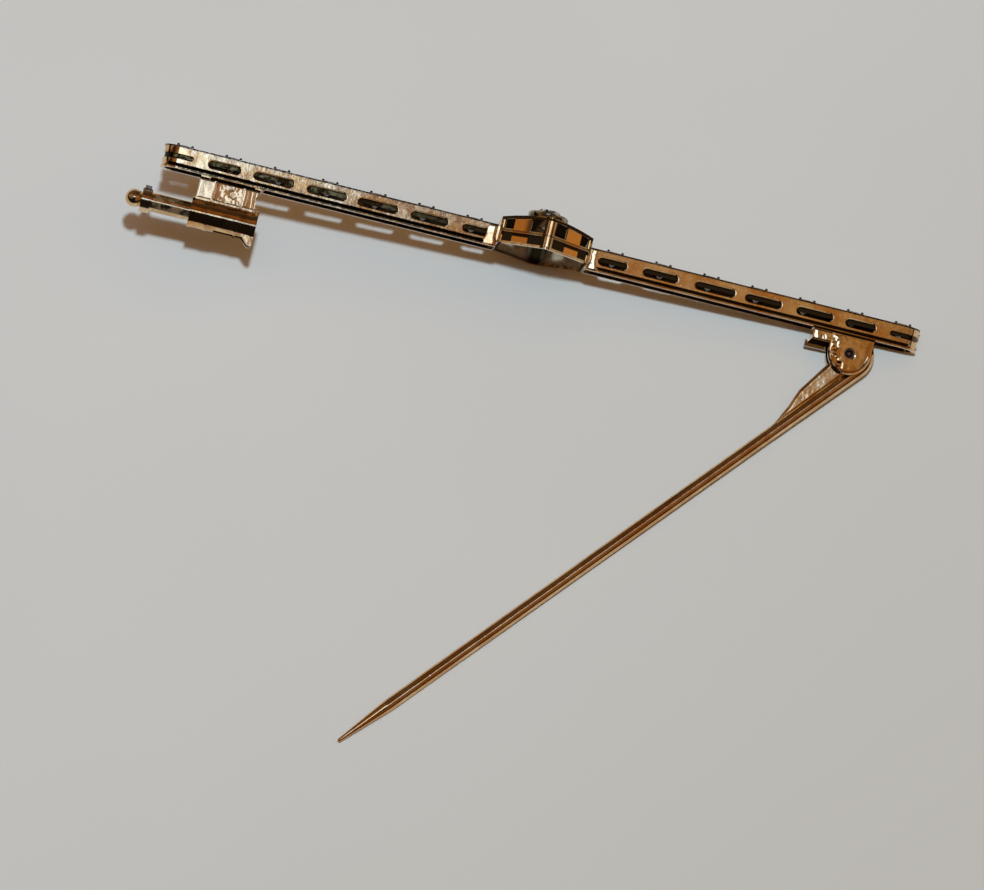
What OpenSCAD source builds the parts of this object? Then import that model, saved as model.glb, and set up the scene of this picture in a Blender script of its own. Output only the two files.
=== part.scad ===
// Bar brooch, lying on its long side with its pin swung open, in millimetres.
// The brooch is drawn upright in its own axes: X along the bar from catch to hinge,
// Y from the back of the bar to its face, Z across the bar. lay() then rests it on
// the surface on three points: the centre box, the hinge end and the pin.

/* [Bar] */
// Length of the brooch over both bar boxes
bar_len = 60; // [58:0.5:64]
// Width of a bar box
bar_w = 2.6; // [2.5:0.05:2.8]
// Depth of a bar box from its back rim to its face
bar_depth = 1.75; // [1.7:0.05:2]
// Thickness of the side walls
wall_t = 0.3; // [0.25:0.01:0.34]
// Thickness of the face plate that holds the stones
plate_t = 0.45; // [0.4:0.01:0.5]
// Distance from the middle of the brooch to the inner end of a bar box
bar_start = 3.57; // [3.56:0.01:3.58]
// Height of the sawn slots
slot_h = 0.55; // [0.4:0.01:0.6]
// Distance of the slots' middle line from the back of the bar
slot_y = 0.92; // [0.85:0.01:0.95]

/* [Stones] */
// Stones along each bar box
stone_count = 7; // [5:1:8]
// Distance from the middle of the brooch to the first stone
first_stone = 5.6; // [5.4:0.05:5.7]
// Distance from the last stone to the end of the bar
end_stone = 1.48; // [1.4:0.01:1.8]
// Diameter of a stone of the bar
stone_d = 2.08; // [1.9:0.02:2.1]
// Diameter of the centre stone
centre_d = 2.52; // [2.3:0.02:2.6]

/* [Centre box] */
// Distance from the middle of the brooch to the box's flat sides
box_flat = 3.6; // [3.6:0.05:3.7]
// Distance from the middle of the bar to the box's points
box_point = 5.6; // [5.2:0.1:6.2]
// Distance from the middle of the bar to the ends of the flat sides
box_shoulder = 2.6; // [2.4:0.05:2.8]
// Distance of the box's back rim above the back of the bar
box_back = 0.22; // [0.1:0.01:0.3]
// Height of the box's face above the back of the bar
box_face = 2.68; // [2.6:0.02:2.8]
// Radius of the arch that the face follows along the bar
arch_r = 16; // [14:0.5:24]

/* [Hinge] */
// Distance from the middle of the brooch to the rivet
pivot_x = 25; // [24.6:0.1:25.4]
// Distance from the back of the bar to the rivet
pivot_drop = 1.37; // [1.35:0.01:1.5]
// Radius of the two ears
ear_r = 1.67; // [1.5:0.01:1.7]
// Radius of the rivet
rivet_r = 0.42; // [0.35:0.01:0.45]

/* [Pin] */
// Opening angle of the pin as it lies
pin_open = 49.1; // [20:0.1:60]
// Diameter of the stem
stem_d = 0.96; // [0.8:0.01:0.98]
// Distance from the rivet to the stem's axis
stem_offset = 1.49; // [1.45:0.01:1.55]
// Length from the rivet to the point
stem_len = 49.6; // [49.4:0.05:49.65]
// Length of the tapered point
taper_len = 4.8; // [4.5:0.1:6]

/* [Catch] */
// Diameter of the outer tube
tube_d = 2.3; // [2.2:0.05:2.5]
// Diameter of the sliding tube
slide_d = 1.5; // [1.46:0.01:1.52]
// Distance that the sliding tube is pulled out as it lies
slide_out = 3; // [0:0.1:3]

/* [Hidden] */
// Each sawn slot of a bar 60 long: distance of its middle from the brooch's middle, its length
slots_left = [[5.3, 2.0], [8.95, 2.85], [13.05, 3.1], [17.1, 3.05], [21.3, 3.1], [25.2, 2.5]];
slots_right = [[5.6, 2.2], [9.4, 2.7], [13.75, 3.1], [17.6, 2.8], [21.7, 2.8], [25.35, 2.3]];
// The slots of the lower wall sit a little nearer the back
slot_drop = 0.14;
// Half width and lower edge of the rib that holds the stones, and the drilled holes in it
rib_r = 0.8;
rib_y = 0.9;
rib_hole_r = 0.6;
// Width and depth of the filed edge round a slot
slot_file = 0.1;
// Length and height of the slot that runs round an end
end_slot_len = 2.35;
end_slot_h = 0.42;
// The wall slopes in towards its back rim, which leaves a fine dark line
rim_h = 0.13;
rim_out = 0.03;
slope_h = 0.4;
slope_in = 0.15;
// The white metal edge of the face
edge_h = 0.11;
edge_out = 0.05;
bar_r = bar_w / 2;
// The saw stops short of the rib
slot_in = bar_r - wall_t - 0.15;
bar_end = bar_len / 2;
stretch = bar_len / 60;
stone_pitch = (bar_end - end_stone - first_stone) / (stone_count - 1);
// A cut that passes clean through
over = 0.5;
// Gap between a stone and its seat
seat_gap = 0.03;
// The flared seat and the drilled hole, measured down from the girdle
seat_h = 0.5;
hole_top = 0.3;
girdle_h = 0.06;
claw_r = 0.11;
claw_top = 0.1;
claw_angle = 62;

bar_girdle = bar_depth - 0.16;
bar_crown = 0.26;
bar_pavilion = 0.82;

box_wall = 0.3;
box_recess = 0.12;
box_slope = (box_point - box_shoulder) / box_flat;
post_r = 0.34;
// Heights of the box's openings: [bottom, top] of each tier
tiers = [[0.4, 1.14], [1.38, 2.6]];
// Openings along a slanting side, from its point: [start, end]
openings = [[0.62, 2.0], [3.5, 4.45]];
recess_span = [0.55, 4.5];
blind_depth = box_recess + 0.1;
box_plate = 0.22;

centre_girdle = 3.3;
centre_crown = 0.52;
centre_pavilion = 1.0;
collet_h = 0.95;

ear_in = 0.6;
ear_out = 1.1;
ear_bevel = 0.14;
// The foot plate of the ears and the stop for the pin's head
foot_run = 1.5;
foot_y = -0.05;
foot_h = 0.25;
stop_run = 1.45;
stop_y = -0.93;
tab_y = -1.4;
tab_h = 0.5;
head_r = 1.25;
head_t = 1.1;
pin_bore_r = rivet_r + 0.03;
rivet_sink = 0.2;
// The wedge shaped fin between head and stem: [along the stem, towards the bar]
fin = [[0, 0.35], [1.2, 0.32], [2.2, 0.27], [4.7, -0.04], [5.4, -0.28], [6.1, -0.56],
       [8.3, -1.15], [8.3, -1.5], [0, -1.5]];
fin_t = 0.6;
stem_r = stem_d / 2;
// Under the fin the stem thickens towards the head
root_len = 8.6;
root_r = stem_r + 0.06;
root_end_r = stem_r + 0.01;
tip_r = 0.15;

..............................

AIM.
Reproduce, please, the lines of the material from its first line down to the line containing "and the pin.", keeping both ends and nothing beyond them.

COMPLETED TASK.
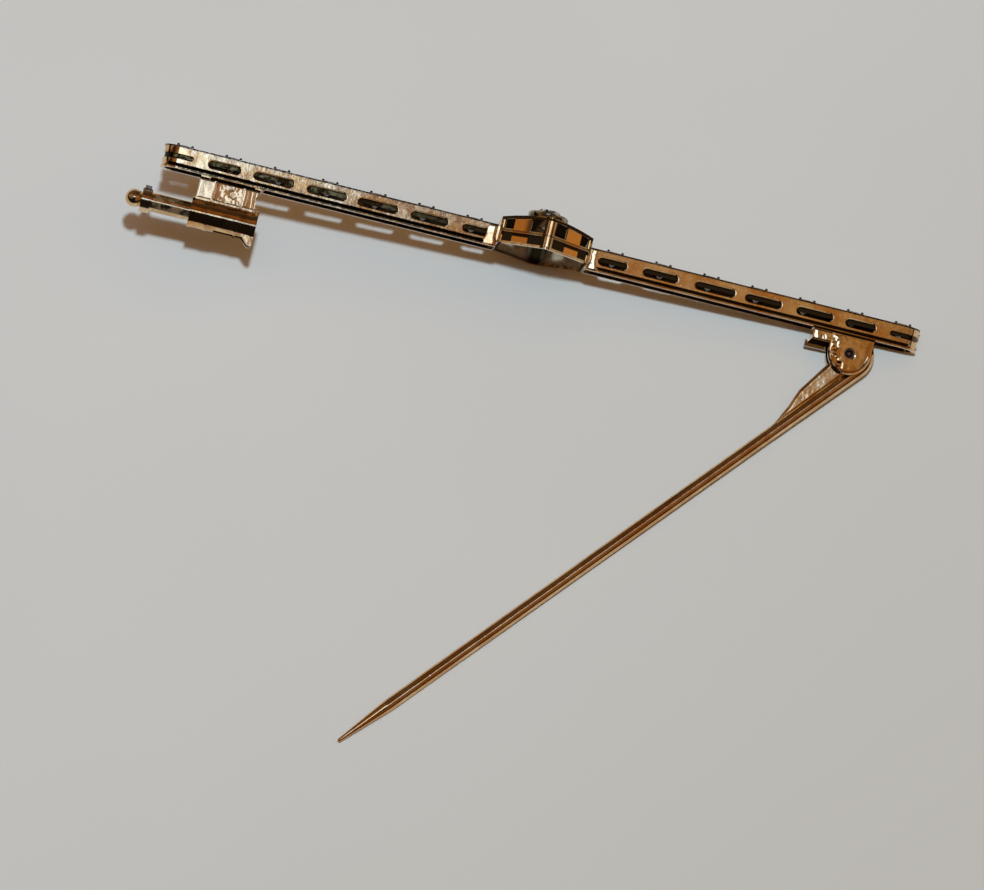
What OpenSCAD source builds the parts of this object? Then import that model, saved as model.glb, and set up the scene of this picture in a Blender script of its own. Output only the two files.
=== part.scad ===
// Bar brooch, lying on its long side with its pin swung open, in millimetres.
// The brooch is drawn upright in its own axes: X along the bar from catch to hinge,
// Y from the back of the bar to its face, Z across the bar. lay() then rests it on
// the surface on three points: the centre box, the hinge end and the pin.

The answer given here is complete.